How Influencer Marketing is Breeding Vanity In Millennials And Gen Z

Introducing Gen V – Generation Vanity.

 

Influencer marketing has arguably been the most powerful marketing strategy for brands in 2018, with the most successful campaigns yielding obscene ROI’s. Despite controversy about its sustainability and effectiveness amongst some digital marketers, the best campaigns are undeniably successful.

 

The concept of influencer marketing is far from new. Companies have been using it in television ads for years. But the influencer marketing that we recognise today exists mostly within and because of social media.

 

Influencers normally have lots of followers, engagement or influence. They get paid to post content on their platforms on behalf of brands, to present an “authentic” perspective of the product or service. The number of followers or engagements required to become an influencer is not small. Influencers might need to have hundreds, thousands or millions of followers to be considered, especially for the bigger brands.

 

Millennials and Gen Z have hopped onto the trend and now make up a large part of the influencer industry. They have, after all, grown up with social media around them. They know how to post engaging content and what people just like them want to see. There are influencers as young as 4 years old. Just like with starting a business, there is no minimum or maximum age. It might surprise you to learn that some influencers are not even human.

 

Most successful influencers are being paid hundreds of thousands of pounds per photo or post.

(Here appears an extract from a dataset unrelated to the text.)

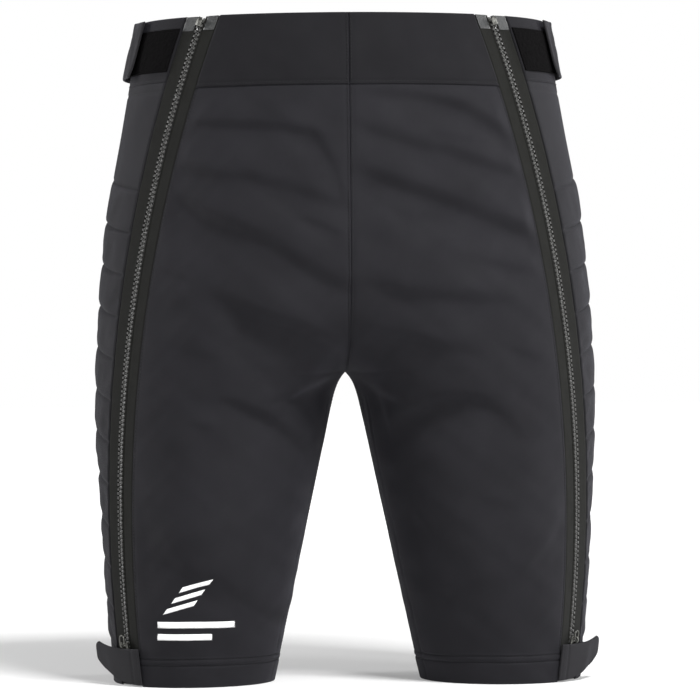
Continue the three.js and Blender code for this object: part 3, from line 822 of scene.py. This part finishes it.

For some, it’s a bonus that just comes along with their passions. For others, it’s an easy way to make money and build a profitable career. But with the money, the fame and the influence comes a degree of vanity which I find, at times, quite ridiculous.

 

Where does this come from?

 

Well, as its an easy and accessible source of money, many young people want to be influencers. They’ll do whatever they can to become influencers, posting five selfies a day, snapping every Michelin star meal they eat or flaunting their wealth and possessions. Some will fake it til they make it if they have to. When they do make it, though, many rightly feel an extreme sense of achievement. Inevitably, some let it go to their heads, though. With the likes and money rolling in, so too does the vanity.

 

I would like to make it clear at this point that I do not think this is the case for every influencer. Some do amazing things with their influence.

 

Others, however, start flaunting their body, latest possessions or wealth. The love of their wealth seems to come above the brand and their loyal audience that got them to where they are. This then serves as an example for their followers, who want to achieve the same thing. You can see how this creates an unsustainable and negative spiral.

 

Excusing vanity as a challenge.

 

One of the finest examples of this vanity is the “falling stars” challenge that swept through China and Russia last month. Instagram users started posting photos of themselves falling over, with various luxury goods spilled on the floor. The sole objective was simply to flaunt your wealth. Some people were even falling out of private jets and supercars, with designer clothes and accessories, and sometimes plain money, scattered on the floor

 

The attempts to appear influential and follow-worthy have a close link to the rise of influencer marketing and the satisfaction of being famous on social media. The attempts are often inconsiderate, ignorant and even arrogant. By being aware of the potential risks and pitfalls of this lifestyle, you can be better prepared to not to fall into the same situation.